WHAT TO PRODUCE ▸
Using the entries below, return word for word the lines from the one containing "Recreate this object" up to and including the last.

MATERIAL PROVIDED ▸
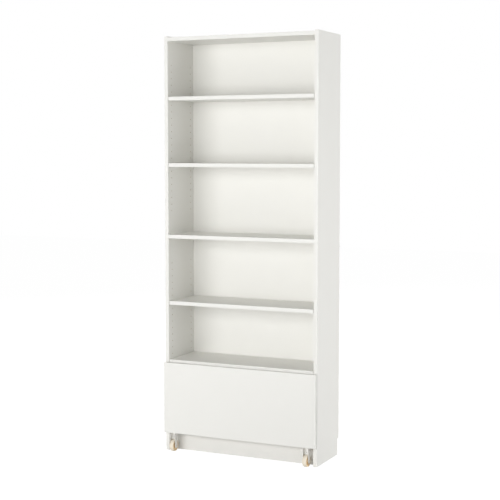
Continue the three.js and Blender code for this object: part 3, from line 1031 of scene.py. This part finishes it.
# Axle: a steel rivet through the hub and both legs of the bracket. It is closed by a low
# domed head on each side.

RIVET_RADIUS = 0.003
RIVET_HEAD_RADIUS = 0.005
RIVET_HEAD = 0.0015
RIVET_STEPS = 6

for side in ("left", "right"):
    low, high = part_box(f"caster_axle_{side}")
    half = (high.x - low.x) / 2
    dome = [math.pi / 2 * i / RIVET_STEPS for i in range(RIVET_STEPS + 1)]
    head = [(RIVET_HEAD_RADIUS * math.cos(a), half - RIVET_HEAD * (1 - math.sin(a))) for a in dome]
    end = [(RIVET_RADIUS, half - RIVET_HEAD), *head]
    shape = bmesh.new()
    spun(shape, [*[(r, -x) for r, x in reversed(end)], *end])
    place_at(shape, middle_of(f"caster_axle_{side}"))
    rivet = new_piece(f"rivet_{side}", shape, screw_steel)
    rivet.data.shade_smooth()
    rivet.data.set_sharp_from_angle(angle=STEEL_SHARP_ANGLE)
    fit(rivet, "drawer", "screw_steel", f"caster_axle_{side}")

# Caster screws: round heads with a cross recess, driven through the plate into the
# rear face of the drawer front.

SCREW_HEAD = 0.0022

shank = plate_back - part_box(screw_nodes[0])[0].y
places = [(middle_of(n).x, plate_back, middle_of(n).z) for n in screw_nodes]
recipe = screw_recipe(shank, SCREW_HEAD, (-math.pi / 2, 0.0, 0.0))
screws = cluster("caster_screws", places, recipe, screw_steel)
fit(screws, "drawer", "screw_steel", *screw_nodes)

# Studio: a white floor under a white sky. To the camera and in reflections both are white
# and run into each other, and the floor still takes a soft shadow.

FLOOR_HALF = 12.0
FLOOR_GREY = 0.8
FLOOR_OWN_WHITE = 0.8
FLOOR_GLOW = 1.2
SKY = 0.2


def seen_directly(nodes):
    """1 for rays from the camera and for those that metal, gloss or glass sends on."""
    names = ("Is Camera Ray", "Is Glossy Ray", "Is Transmission Ray")
    camera_ray, glossy, through = [nodes.node("ShaderNodeLightPath", output=n) for n in names]
    return (camera_ray + glossy + through).math("MINIMUM", 1.0)


floor_white = bpy.data.materials.new("studio floor")
floor_white.use_nodes = True
look = Nodes(floor_white.node_tree)
look.tree.nodes.clear()
diffuse = look.node("ShaderNodeBsdfDiffuse", {}, {"Color": (FLOOR_GREY,) * 3})
glow = look.node("ShaderNodeEmission", {}, {"Color": (1, 1, 1), "Strength": FLOOR_GLOW})
share = seen_directly(look) * FLOOR_OWN_WHITE
surface = look.node("ShaderNodeMixShader", {}, {0: share, 1: diffuse, 2: glow})
look.node("ShaderNodeOutputMaterial", {}, {"Surface": surface}, output=None)
shape = bmesh.new()
corners = [(-FLOOR_HALF, -FLOOR_HALF), (FLOOR_HALF, -FLOOR_HALF),
           (FLOOR_HALF, FLOOR_HALF), (-FLOOR_HALF, FLOOR_HALF)]
shape.faces.new([shape.verts.new((x, y, 0)) for x, y in corners])
floor = new_piece("studio_floor", shape, floor_white)

world = bpy.data.worlds.new("studio")
bpy.context.scene.world = world
world.use_nodes = True
sky = Nodes(world.node_tree)
sky.tree.nodes.clear()
strength = seen_directly(sky) * (1 - SKY) + SKY
background = sky.node("ShaderNodeBackground", {}, {"Color": (1, 1, 1), "Strength": strength})
sky.node("ShaderNodeOutputWorld", {}, {"Surface": background}, output=None)

# Studio lamps: soft panels in front, at the right and, higher up, behind at the left. Each
# has a place, a width and height, and a power, and faces the middle of the bookcase.

LAMP_AIM = Vector((0, 0, 1))
LAMPS = {
    "front panel": ((-0.61, -4.94, 1.44), (5.2, 2.4), 177.0),
    "right panel": ((4.99, 0.0, 1.35), (2.4, 2.4), 114.0),
    "rear panel": ((-2.9, 2.9, 3.87), (3.0, 2.4), 144.0),
}
for name, (place, (width, height), power) in LAMPS.items():
    lamp = bpy.data.lights.new(name, "AREA")
    lamp.shape, lamp.size, lamp.size_y, lamp.energy = "RECTANGLE", width, height, power
    holder = bpy.data.objects.new(name, lamp)
    holder.location = place
    holder.rotation_euler = (LAMP_AIM - Vector(place)).to_track_quat("-Z", "Y").to_euler()
    bpy.context.collection.objects.link(holder)

# Camera: at standing eye height to the right of the bookcase. It looks a little down, and
# a small lens shift brings the bookcase to the middle of the picture.

CAMERA_PLACE = (2.4593, -5.2179, 1.4677)
CAMERA_YAW = 25.2409
CAMERA_PITCH = 4.2251
SENSOR = 36
LENS = 86.304
SHIFT_UP = -0.02

lens = bpy.data.cameras.new("camera")
lens.sensor_width, lens.lens, lens.shift_y = SENSOR, LENS, SHIFT_UP
camera = bpy.data.objects.new("camera", lens)
camera.location = CAMERA_PLACE
camera.rotation_euler = (math.radians(90 - CAMERA_PITCH), 0, math.radians(CAMERA_YAW))
bpy.context.collection.objects.link(camera)
bpy.context.scene.camera = camera
bpy.context.scene.view_settings.view_transform = "Standard"
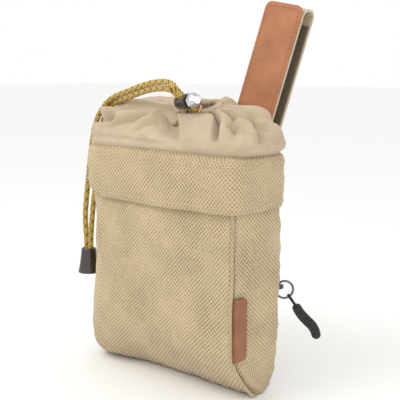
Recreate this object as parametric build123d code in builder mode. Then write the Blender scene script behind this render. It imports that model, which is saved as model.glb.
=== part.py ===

SOLUTION TO THIS TASK ▸
Recreate this object as parametric build123d code in builder mode. Then write the Blender scene script behind this render. It imports that model, which is saved as model.glb.
=== part.py ===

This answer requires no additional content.